> **GIVEN EXERCISE**
Read the material below and count the lines holding the string "names". Give that count with nothing added.

━━ INPUT MATERIAL ━━

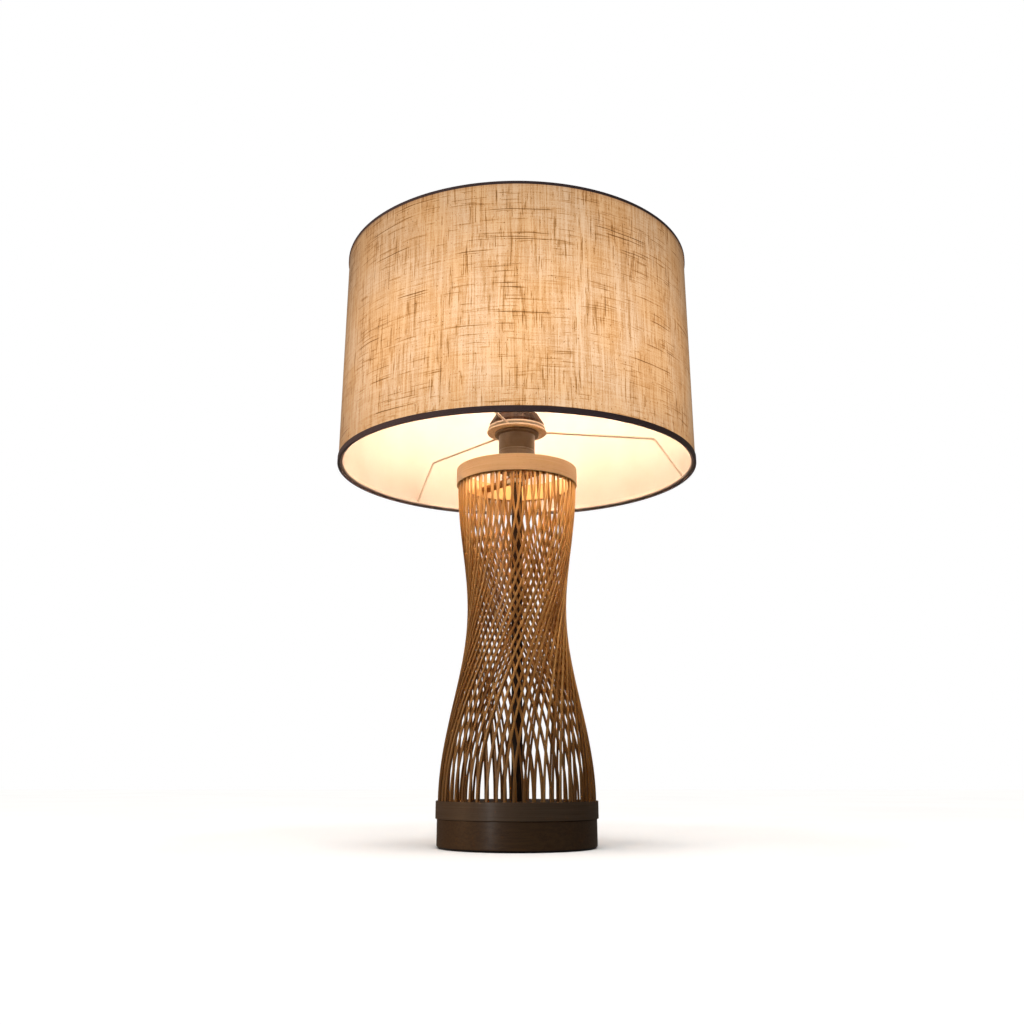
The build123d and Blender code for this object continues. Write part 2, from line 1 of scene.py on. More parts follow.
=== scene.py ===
"""Looks of the table lamp: slub-linen drum shade, bamboo splint cage, dark turned base.

Metres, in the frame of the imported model: +Z up, the lamp's axis at the origin, the cord
inlet on +Y, the lamp looked at from -Y.
"""

from math import cos, pi, radians, sin

import bmesh
import bpy
import numpy as np
from mathutils import Matrix, Vector


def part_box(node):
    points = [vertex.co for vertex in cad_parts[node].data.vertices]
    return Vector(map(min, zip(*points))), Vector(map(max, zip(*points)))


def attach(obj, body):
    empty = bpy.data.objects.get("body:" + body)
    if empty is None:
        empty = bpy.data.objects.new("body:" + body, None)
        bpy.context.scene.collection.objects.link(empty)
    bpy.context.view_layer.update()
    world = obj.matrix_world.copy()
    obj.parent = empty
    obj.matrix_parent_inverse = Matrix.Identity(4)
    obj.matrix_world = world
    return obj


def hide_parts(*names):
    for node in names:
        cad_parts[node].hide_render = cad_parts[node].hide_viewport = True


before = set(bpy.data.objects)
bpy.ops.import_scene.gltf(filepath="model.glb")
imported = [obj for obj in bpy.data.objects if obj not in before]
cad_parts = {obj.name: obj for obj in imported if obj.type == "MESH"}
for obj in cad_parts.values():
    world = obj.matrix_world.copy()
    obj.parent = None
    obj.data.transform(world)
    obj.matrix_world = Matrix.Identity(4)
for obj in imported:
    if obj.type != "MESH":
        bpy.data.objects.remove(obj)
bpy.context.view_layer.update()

MM = 0.001

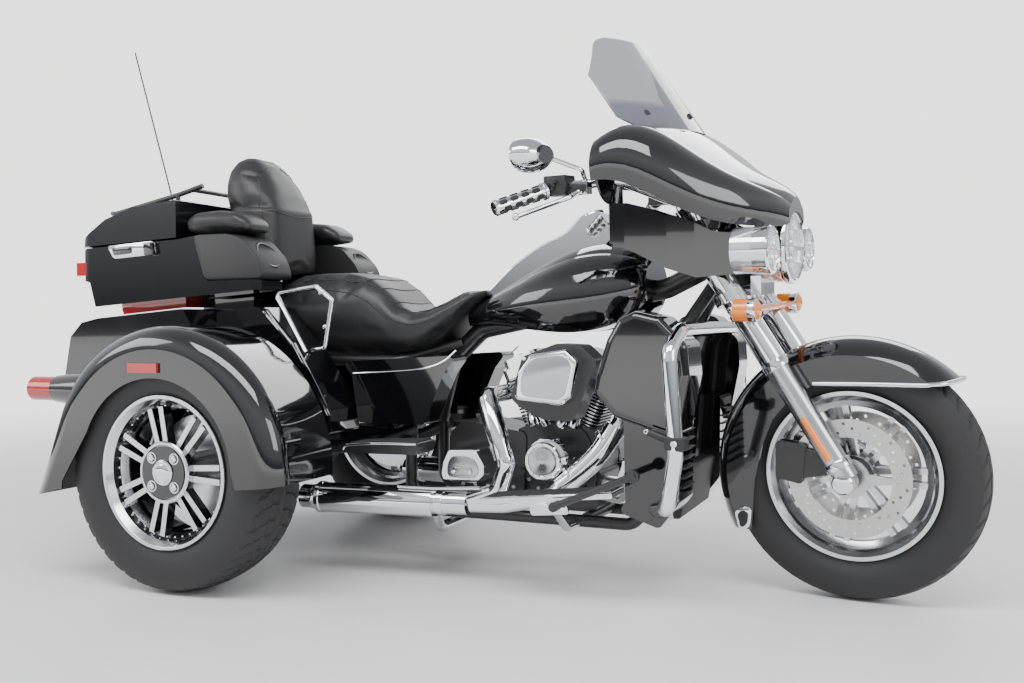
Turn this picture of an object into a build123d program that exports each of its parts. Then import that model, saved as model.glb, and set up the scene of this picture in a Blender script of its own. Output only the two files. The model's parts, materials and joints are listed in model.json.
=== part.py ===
from build123d import *

import os
from math import acos, atan2, cos, degrees, radians, sin, tan

os.makedirs("parts", exist_ok=True)

# A touring trike with a V-twin engine, two driven rear wheels and one steered front wheel.
# Millimetres.  Stations are measured from the rear axle: x forward, y to the left, z up from
# the ground.  Every piece is moved by HOME at the end, so that the origin of the finished
# model is on the ground under the middle of its length.

# ---- driving dimensions --------------------------------------------------------------------
WHEELBASE = 1670
REAR_TRACK = 1144
OVERALL_WIDTH = 1390
FRONT_REACH = 1990          # front of the front tyre
REAR_REACH = 968            # tip of the aerial, behind the rear axle

FRONT_TYRE_RADIUS = 320
FRONT_TYRE_WIDTH = 130
FRONT_BEAD_RADIUS = 203
FRONT_LIP_RADIUS = 216
REAR_TYRE_RADIUS = 323
REAR_TYRE_WIDTH = 205
REAR_BEAD_RADIUS = 190
REAR_LIP_RADIUS = 205

RAKE = 26                   # lean of the steering axis
TRAIL = 110                 # steering axis to tyre contact, on the ground
FORK_ANGLE = 32             # lean of the fork legs
FORK_SPACING = 240          # between the fork legs
STEER_REST = -7.7           # the trike stands with its front wheel turned a little right

SPOKE_PAIRS = 7
WALL = 4                    # body panel thickness
GAP = 6                     # running gap between moving pieces and what they pass
FIT = 0.05                  # radial clearance of a turning shaft in its bore
SEAT = 0.3                  # between curved faces that rest on each other

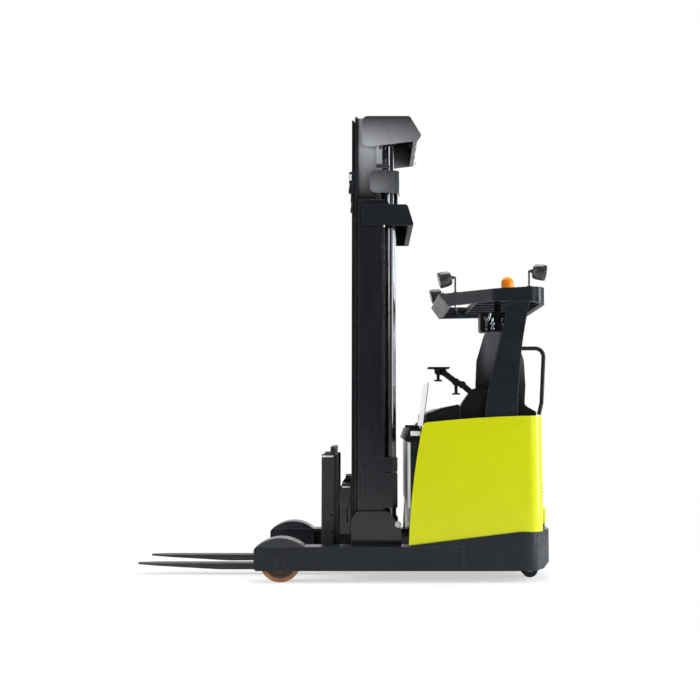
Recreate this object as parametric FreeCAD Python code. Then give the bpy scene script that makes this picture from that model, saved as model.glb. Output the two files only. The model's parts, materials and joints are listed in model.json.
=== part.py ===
"""Reach truck with a three-stage mast on a reach carriage, parked with its forks lowered.

Millimetres.  X runs from the fork tips (negative) to the drive end (positive), Y from the
side behind the seat (near, negative) to the entry side (far, positive), and Z is up.  The
origin is on the floor, below the middle of the truck's length and width.  Lengthways sizes
are measured back from the load axle, and the function at_axle turns them into X.
"""
import FreeCAD, Part
import math
import os

# Overall places, lengthways from the load axle
FORK_TIP_AHEAD = 1099.0
HALF_WIDTH = 635.0

# Room between pieces: moving ones, soft or seated ones, and a pin in its bore
CLEAR = 5.0
SOFT_GAP = 0.3
TILT_FIT = 0.05

# Battery, its front plate and its lid with the clamps of the clear screen
BATTERY_FRONT = 925.0
BATTERY_LENGTH = 350.0
BATTERY_REAR = BATTERY_FRONT + BATTERY_LENGTH
BATTERY_TOP = 985.0
BATTERY_SIDE_GAP = 6.0
FRONT_PLATE = 12.0
FRONT_PLATE_BOTTOM = 520.0
LID_FRONT = BATTERY_FRONT - 36.0
LID_TIP = BATTERY_FRONT + 75.0
LID_LEDGE = 1000.0
LID_TOP = 1085.0
LID_SLOPE = 30.0
LID_CORNER = 8.0
CLAMP_LENGTH = 84.0
CLAMP_HEIGHT = 21.0
CLAMP_WIDTH = 60.0
CLAMP_PLACES = (-555.0, 130.0)

# Legs that carry the load wheels
LEG_WIDTH = 150.0
LEG_BOTTOM = 82.0
LEG_TOP = 250.0
LEG_NOSE_AHEAD = 187.0
LEG_NOSE_RADIUS = 26.0
LEG_END = BATTERY_REAR + 25.0
LEG_PLATE = 18.0
WHEEL_POCKET_AHEAD = 157.0
WHEEL_POCKET_BEHIND = 160.0
CHANNEL_START = 176.0
CHANNEL_DEPTH = 74.0
CHANNEL_FLANGE = 24.0

# Load wheels and their covers
LOAD_WHEEL_RADIUS = 148.0
LOAD_TYRE_THICKNESS = 26.0
LOAD_WHEEL_WIDTH = 96.0
LOAD_AXLE_RADIUS = 20.0
LOAD_AXLE_HEAD_RADIUS = 27.0
LOAD_AXLE_HEAD = 5.0
HUB_DISH = 14.0
COVER_HALF_LENGTH = 170.0
COVER_RISE = 62.0
COVER_WALL = 8.0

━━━

> **RESULT**
2